2014-01-29



John Paton Digital First CEO

Wow. Sometimes you read something and just say “wow.” Below is a post from John Paton, CEO of Digital First, in a presentation to the Online Publishers Association. I wish I could have been in the crowd.  It’s honest, biting but most importantly lays a path forward.   We think that native advertising as a part of a local content marketing solution will be a key part of that future, and we hope that local publishers engage us to enable it.   He lays out a future where only 15% of revenue comes from banner ads.

Every publisher should read this.  Everybody interested in the news ecosystem and in a healthy information economy should read this.   Kudos, John.   Bold and brave.

 

Now What?

// Digital First

Presentation to the Online Publishers Association

Miami, January, 23, 2014

Good morning.

It’s a very strange thing for me to be preaching to the converted as I am doing here today.

I am used to rooms full of print journalists and newspaper executives searching for any flaw in my pro-Digital speech.

Many of them usually hoping that the Internet isn’t going to get to their town and they won’t have to change what they do.

But perhaps – as the digital leaders of your own companies – you will recognize some of the same issues we face.

You will certainly recognize them if you are from an old line legacy business – newspapers, radio or television – and your corporate leadership believes they have a digital strategy because they stuck the suffix – dotcom behind the brand name.

Or created a digital division, put you in charge and then gave you the equivalent of peanuts to run it.

And you will more than recognize the phenomenon of sitting in meetings with the same corporate leaders who starve you for resources and then ask: “Why aren’t we more like Buzzfeed?”

Unfortunately, in the newspaper industry – or any other legacy news media business for that matter – digital, for the most part, still only represents the thin edge of the wedge.

Thin on talent, thin on resources and thin on leadership.

And while much of the corporate brass is too afraid to take the risks you need, it can be even tougher convincing line managers to change.

Once, during a presentation to senior managers a few years ago, I was asked to go back a slide so that a manager could make this point:

“Aha! Right there! I see we don’t have much revenue in social media.” And then a big pause so the room could hear his big finish: “So why do you make us do it?”

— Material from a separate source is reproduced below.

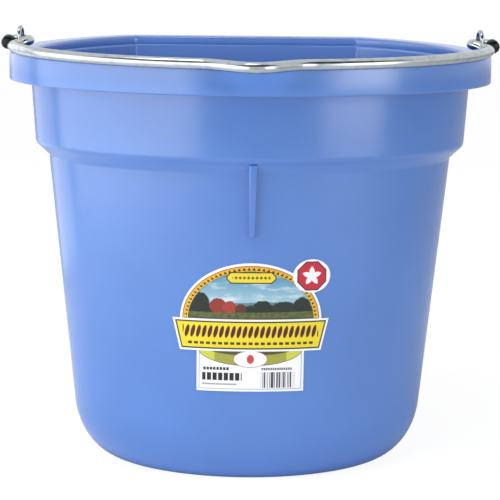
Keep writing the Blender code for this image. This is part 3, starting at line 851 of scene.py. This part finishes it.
class FEEDBUCKET_OT_shell(bpy.types.Operator):
    """Mould the bucket: wall, floor, stepped shoulder, rim with its hanging band and front rib"""

    bl_idname = "feed_bucket.shell"
    bl_label = "Bucket Shell"

    def execute(self, context):
        deselect()
        rows = section()
        count = len(plan(rows[0][0], rows[0][2]))
        bpy.ops.mesh.primitive_circle_add(vertices=count, radius=0.1, fill_type="NGON")
        shell = context.object
        shell.name = "moulded_shell"
        raise_outline(shell, rows)
        only(shell)
        bpy.ops.object.mode_set(mode="EDIT")
        bpy.ops.mesh.select_all(action="SELECT")
        bpy.ops.mesh.normals_make_consistent(inside=False)
        bpy.ops.object.mode_set(mode="OBJECT")
        joined(shell, self.rib(), "UNION")
        for side in (-1, 1):
            joined(shell, self.eye_seat(side), "UNION")
        for side in (-1, 1):
            for leg in (-1, 1):
                joined(shell, self.leg_hole(side, leg), "DIFFERENCE")
        shade(shell, radians(40))
        dress(shell, moulded_polyethylene(), "bucket", "blue_plastic", "bucket_shell")
        return {"FINISHED"}

    def rib(self):
        """The gusset under the front of the shoulder, with a blunt lower end."""
        deselect()
        bpy.ops.mesh.primitive_cube_add(size=1)
        rib = bpy.context.object
        sunk = sizes().wall * 0.4
        foot_z = SHOULDER_Z - sizes().rib_length
        wall_y = LOWER_TOP_INSET - FRONT_REACH
        foot_y = lower_inset(foot_z) - FRONT_REACH
        for vert in rib.data.vertices:
            above, ahead = vert.co.z > 0, vert.co.y < 0
            half = (sizes().rib_width if above else RIB_FOOT_WIDTH) / 2
            x = half if vert.co.x > 0 else -half
            if above:
                y = wall_y - sizes().rib_proud if ahead else wall_y + sunk
                z = SHOULDER_Z + SHOULDER_RISE * 0.55 if ahead else SHOULDER_Z
            else:
                y = foot_y - RIB_TIP if ahead else foot_y + sunk
                z = foot_z
            vert.co = (x, y, z)
        uprights = rib.modifiers.new("uprights", "BEVEL")
        uprights.width = SMALL_ROUND
        uprights.segments = 3
        uprights.limit_method = "ANGLE"
        apply_modifiers(rib)
        return rib

    def eye_seat(self, side):
        """The raised oval seat that an eye stands on."""
        deselect()
        deep = FLANGE * 0.5
        height = sizes().seat_height + deep
        bpy.ops.mesh.primitive_cone_add(
            vertices=48, radius1=SEAT_HALF_WIDTH, radius2=SEAT_HALF_WIDTH, depth=height,
            location=(side * EYE_X, 0, RIM_Z - deep + height / 2),
        )
        seat = bpy.context.object
        seat.scale.y = (EYE_HALF_SPAN + WIRE_RADIUS * 2.5) / SEAT_HALF_WIDTH
        settle(seat)
        rounded = seat.modifiers.new("rounded", "BEVEL")
        rounded.width = SMALL_ROUND
        rounded.segments = 4
        apply_modifiers(seat)
        return seat

    def leg_hole(self, side, leg):
        deselect()
        x = side * (EYE_X - leg * EYE_HALF_SPAN * sin(EYE_TOE))
        bpy.ops.mesh.primitive_cylinder_add(
            vertices=24, radius=WIRE_RADIUS + HOLE_CLEARANCE, depth=HOLE_LENGTH,
            location=(x, leg * EYE_HALF_SPAN * cos(EYE_TOE), RIM_Z),
        )
        return bpy.context.object


class FEEDBUCKET_OT_steel(bpy.types.Operator):
    """Finish the bail, the wire eyes and their backing plates in galvanised steel"""

    bl_idname = "feed_bucket.steel"
    bl_label = "Bail and Eyes"

    def execute(self, context):
        rod = galvanised("galvanised_rod", colours().rod, colours().rod_deep, 0.2, 0.003)
        wire = galvanised("galvanised_wire", "#b4babe", "#8b9399", 0.16, 0.002)
        plate = galvanised("galvanised_plate", "#b4bbbb", "#8c9494", 0.35, 0.004)
        pieces = [("bail_rod", "bail", rod, "bail", "galvanised_steel")]
        for side in ("left", "right"):
            pieces.append((f"wire_eye_{side}", f"eye_{side}", wire, "bucket", "eye_wire"))
            pieces.append(
                (f"backing_plate_{side}", f"eye_plate_{side}", plate, "bucket", "plate_steel")
            )
        for name, node_name, material, body, slot in pieces:
            piece = merged_copy(name, node_name)
            shade(piece, radians(45))
            dress(piece, material, body, slot, node_name)
        return {"FINISHED"}


class FEEDBUCKET_OT_caps(bpy.types.Operator):
    """Dip the two ends of the bail in black vinyl"""

    bl_idname = "feed_bucket.caps"
    bl_label = "Bail Caps"

    def execute(self, context):
        vinyl = dipped_vinyl()
        for side in ("left", "right"):
            cap = merged_copy(f"vinyl_cap_{side}", f"bail_cap_{side}")
            shade(cap, radians(50))
            dress(cap, vinyl, "bail", "black_vinyl", f"bail_cap_{side}")
        return {"FINISHED"}


class FEEDBUCKET_OT_label(bpy.types.Operator):
    """Cut the printed label to its outline and lay it on the front wall"""

    bl_idname = "feed_bucket.label"
    bl_label = "Printed Label"

    def execute(self, context):
        deselect()
        outline = self.outline()
        bpy.ops.mesh.primitive_circle_add(vertices=len(outline), radius=0.1, fill_type="NGON")
        label = context.object
        label.name = "die_cut_label"
        for vert, (across, up) in zip(label.data.vertices, outline):
            vert.co = (across, up, 0)
        self.cut_into_strips(label)
        self.write_flat_place(label)
        for vert in label.data.vertices:
            vert.co = self.on_wall(vert.co.x, vert.co.y)
        label.data.update()
        facing = sum(polygon.normal.y for polygon in label.data.polygons)
        if facing > 0:
            label.data.flip_normals()
        thick = label.modifiers.new("thickness", "SOLIDIFY")
        thick.thickness = sizes().label_thickness
        thick.offset = -1
        apply_modifiers(label)
        shade(label, radians(40))
        dress(label, printed_label(), "bucket", "printed_paper", "label")
        return {"FINISHED"}

    def outline(self):
        """The flat outline: panel, band, arch and the seal on the arch's shoulder."""
        seal = Vector((SEAL_SIDE, SEAL_Z))
        size = Vector((SEAL_HALF_WIDTH, SEAL_HALF_HEIGHT))

        def out_of_seal(point):
            off = point - seal
            return (off.x / size.x) ** 2 + (off.y / size.y) ** 2 > 1

        def over_arch(point):
            return (point.x / ARCH_HALF) ** 2 + ((point.y - BAND_TOP) / ARCH_RISE) ** 2 > 1

        arch = [
            Vector((ARCH_HALF * cos(angle), BAND_TOP + ARCH_RISE * sin(angle)))
            for angle in (pi * k / 80 for k in range(81))
        ]
        free = [point for point in arch if out_of_seal(point)]
        ring = [
            seal + size * Vector((cos(angle), sin(angle)))
            for angle in (-pi * 0.75 + 2 * pi * k / 64 for k in range(64))
        ]
        return [
            (-PANEL_HALF, PANEL_FOOT), (PANEL_HALF, PANEL_FOOT), (PANEL_HALF, BAND_FOOT),
            (BAND_HALF_FOOT, BAND_FOOT), (BAND_HALF_TOP, BAND_TOP),
            *(tuple(point) for point in free if point.x > SEAL_SIDE),
            *(tuple(point) for point in ring if over_arch(point)),
            *(tuple(point) for point in free if point.x < SEAL_SIDE),
            (-BAND_HALF_TOP, BAND_TOP), (-BAND_HALF_FOOT, BAND_FOOT), (-PANEL_HALF, BAND_FOOT),
        ]

    def cut_into_strips(self, label):
        """Cuts the flat label every few millimetres, so that it can bend to the wall."""
        only(label)
        bpy.ops.object.mode_set(mode="EDIT")
        strips, levels = 44, 12
        for k in range(1, strips):
            x = BAND_HALF_TOP * (2 * k / strips - 1)
            bpy.ops.mesh.select_all(action="SELECT")
            bpy.ops.mesh.bisect(plane_co=(x, 0, 0), plane_no=(1, 0, 0))
        for k in range(1, levels):
            y = PANEL_FOOT + (BAND_TOP + ARCH_RISE - PANEL_FOOT) * k / levels
            bpy.ops.mesh.select_all(action="SELECT")
            bpy.ops.mesh.bisect(plane_co=(0, y, 0), plane_no=(0, 1, 0))
        bpy.ops.object.mode_set(mode="OBJECT")

    def write_flat_place(self, label):
        """Keeps each point's flat place as the piece's own map."""
        maps = label.data.uv_layers
        flat = maps[0] if maps else maps.new(name="flat_place")
        for loop in label.data.loops:
            place = label.data.vertices[loop.vertex_index].co
            flat.data[loop.index].uv = (place.x / MAP_SPAN + 0.5, place.y / MAP_SPAN)

    def on_wall(self, along, z):
        """The point on the label's face that lies this far round the wall, at a height."""
        inset = lower_inset(z)
        paper = sizes().label_thickness
        angle, steps, step = 0.0, 12, radians(0.5)
        for _ in range(steps):
            speed = (inset_oval(angle + step, inset) - inset_oval(angle, inset)).length / step
            angle += abs(along) / steps / speed
        point, normal = oval(angle)
        point = point - normal * (inset - LABEL_GAP - paper)
        return Vector((point.x if along > 0 else -point.x, point.y, z))


class FEEDBUCKET_OT_studio(bpy.types.Operator):
    """Set up the pale floor, the soft lights and the camera"""

    bl_idname = "feed_bucket.studio"
    bl_label = "Studio"

    def execute(self, context):
        deselect()
        bpy.ops.mesh.primitive_plane_add(size=8, location=(0, 0, -0.0002))
        floor = context.object
        floor.name = "studio_floor"
        floor.data.materials.append(self.floor_paint())
        self.world()
        for name, place, size, energy, at in (
            ("key_softbox", (-0.62, -0.35, 0.30), (1.2, 0.58), 3.6, (0, 0, 0.30)),
            ("window_softbox", (0.71, -0.76, 0.31), (0.52, 0.56), 1.3, (0, 0, 0.31)),
            ("left_strip", (-0.50, 0.30, 0.30), (0.36, 0.56), 0.5, (0, 0, 0.30)),
            ("top_softbox", (-0.35, -0.65, 1.7), (1.0, 0.8), 16.0, (0, 0, 0.16)),
            ("fill_softbox", (1.3, -1.3, 0.55), (0.7, 1.0), 3.0, (0, 0, 0.16)),
        ):
            self.softbox(name, Vector(place), size, energy, Vector(at))
        self.flag()
        self.camera(context.scene)
        context.scene.view_settings.view_transform = "Standard"
        return {"FINISHED"}

    def softbox(self, name, place, size, energy, at):
        light = bpy.data.lights.new(name, "AREA")
        light.shape = "RECTANGLE"
        light.size, light.size_y = size
        light.energy = energy
        lamp = bpy.data.objects.new(name, light)
        bpy.context.scene.collection.objects.link(lamp)
        lamp.location = place
        lamp.rotation_euler = (at - place).to_track_quat("-Z", "Y").to_euler()

    def flag(self):
        """A dark flag overhead, ahead of the bucket. It draws a grey line along bright metal,
        and only reflections see it."""
        deselect()
        bpy.ops.mesh.primitive_plane_add(size=1, location=(0, -1.7, 1.5))
        flag = bpy.context.object
        flag.name = "overhead_flag"
        flag.scale = (4.0, 2.4, 1)
        settle(flag)
        material, _, shader = new_material("black_felt")
        shader.inputs["Base Color"].default_value = linear("#3a3c40")
        shader.inputs["Roughness"].default_value = 1.0
        flag.data.materials.append(material)
        flag.visible_camera = flag.visible_diffuse = flag.visible_shadow = False

    def floor_paint(self):
        """White sweep paper, lit from behind as the eye sees it, so that it runs into the
        white behind it and keeps a soft shadow. To the lights it is plain pale paper."""
        material, tree, shader = new_material("sweep_paper")
        shader.inputs["Base Color"].default_value = linear("#eeeff0")
        shader.inputs["Roughness"].default_value = 0.9
        path = node(tree, "ShaderNodeLightPath")
        glow = node(tree, "ShaderNodeEmission", {"Color": (1.0, 1.0, 1.0, 1.0), "Strength": 1.08})
        share = node(
            tree, "ShaderNodeMath", {0: path.outputs["Is Camera Ray"], 1: 0.85},
            operation="MULTIPLY",
        )
        mixed = node(
            tree, "ShaderNodeMixShader",
            {0: share.outputs["Value"], 1: shader.outputs["BSDF"], 2: glow.outputs["Emission"]},
        )
        out = tree.nodes["Material Output"]
        tree.links.new(mixed.outputs["Shader"], out.inputs["Surface"])
        return material

    def world(self):
        world = bpy.data.worlds.new("studio_world")
        bpy.context.scene.world = world
        world.use_nodes = True
        tree = world.node_tree
        background = tree.nodes["Background"]
        path = node(tree, "ShaderNodeLightPath")
        seen = node(
            tree, "ShaderNodeMath",
            {0: path.outputs["Is Camera Ray"], 1: path.outputs["Is Transmission Ray"]},
            operation="MAXIMUM",
        )
        seen = node(
            tree, "ShaderNodeMath",
            {0: seen.outputs["Value"], 1: path.outputs["Is Glossy Ray"]}, operation="MAXIMUM",
        )
        strength = spread(tree, seen.outputs["Value"], 0.0, 1.0, 0.45, 1.0)
        background.inputs["Color"].default_value = (1, 1, 1, 1)
        tree.links.new(strength, background.inputs["Strength"])

    def camera(self, scene):
        """A long lens a step away, a little above the rim and just left of the middle."""
        camera = bpy.data.objects.new("camera", bpy.data.cameras.new("camera"))
        scene.collection.objects.link(camera)
        camera.data.lens = 136.2
        camera.data.sensor_width = 36.0
        camera.location = (-0.0318, -1.4296, 0.4129)
        heading = Matrix.Rotation(-0.0230, 4, "Z")
        pitch = Matrix.Rotation(pi / 2 - 0.1761, 4, "X")
        roll = Matrix.Rotation(0.0114, 4, "Z")
        camera.rotation_euler = (heading @ pitch @ roll).to_euler()
        scene.camera = camera


# ---------------------------------------------------------------- add-on


class FEEDBUCKET_PT_panel(bpy.types.Panel):
    """Lists the bucket's sizes and colours and the steps that build it"""

    bl_label = "Feed Bucket"
    bl_idname = "FEEDBUCKET_PT_panel"
    bl_space_type = "VIEW_3D"
    bl_region_type = "UI"
    bl_category = "Feed Bucket"

    def draw(self, context):
        for group in (sizes(), colours()):
            for name in type(group).__annotations__:
                self.layout.prop(group, name)
        for operator in OPERATORS:
            self.layout.operator(operator.bl_idname)


OPERATORS = (
    FEEDBUCKET_OT_shell,
    FEEDBUCKET_OT_steel,
    FEEDBUCKET_OT_caps,
    FEEDBUCKET_OT_label,
    FEEDBUCKET_OT_studio,
)
CLASSES = (FeedBucketSizes, FeedBucketColours, *OPERATORS, FEEDBUCKET_PT_panel)


def register():
    for cls in CLASSES:
        bpy.utils.register_class(cls)
    bpy.types.Scene.feed_bucket_sizes = PointerProperty(type=FeedBucketSizes)
    bpy.types.Scene.feed_bucket_colours = PointerProperty(type=FeedBucketColours)


def unregister():
    del bpy.types.Scene.feed_bucket_colours
    del bpy.types.Scene.feed_bucket_sizes
    for cls in reversed(CLASSES):
        bpy.utils.unregister_class(cls)


def main():
    register()
    bpy.ops.feed_bucket.shell()
    bpy.ops.feed_bucket.steel()
    bpy.ops.feed_bucket.caps()
    bpy.ops.feed_bucket.label()
    bpy.ops.feed_bucket.studio()


if __name__ == "__main__":
    main()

I have witnessed several similar “Aha!” moments around video and mobile initiatives as well. I am sure you have too.

How do you deal with that level of stupidity?

In my industry, we have been stupid about this for a very long time.

Have a look at this. It’s a report from a San Francisco TV station in 1981:

 

1981 Internet Report (90 sec)

â–ºJavaScript required to play 1981 Internet Report (90 sec).

“We’re not in it to make money,” says the editor.

Well, we got that part right. Nailed it perfectly.

We didn’t expect to make any money and we have lived down to that expectation pretty much ever since.

And despite every part of the business model outlined in that 1981 report – from advertising, to customers, to print sales – is now on fire and burning to the ground, I still get this:

“Print. There’s still a lot of life there.”

Really? Look at this.

All businesses spend some time looking at the past to try to determine the future.

For newspapers this is a fatal attraction.

Our future isn’t going to look anything like our past.

In the newspaper game, or broadcast television for that matter, if you rely upon the past for your future projections the only thing you are truly determining is the date and time of your demise.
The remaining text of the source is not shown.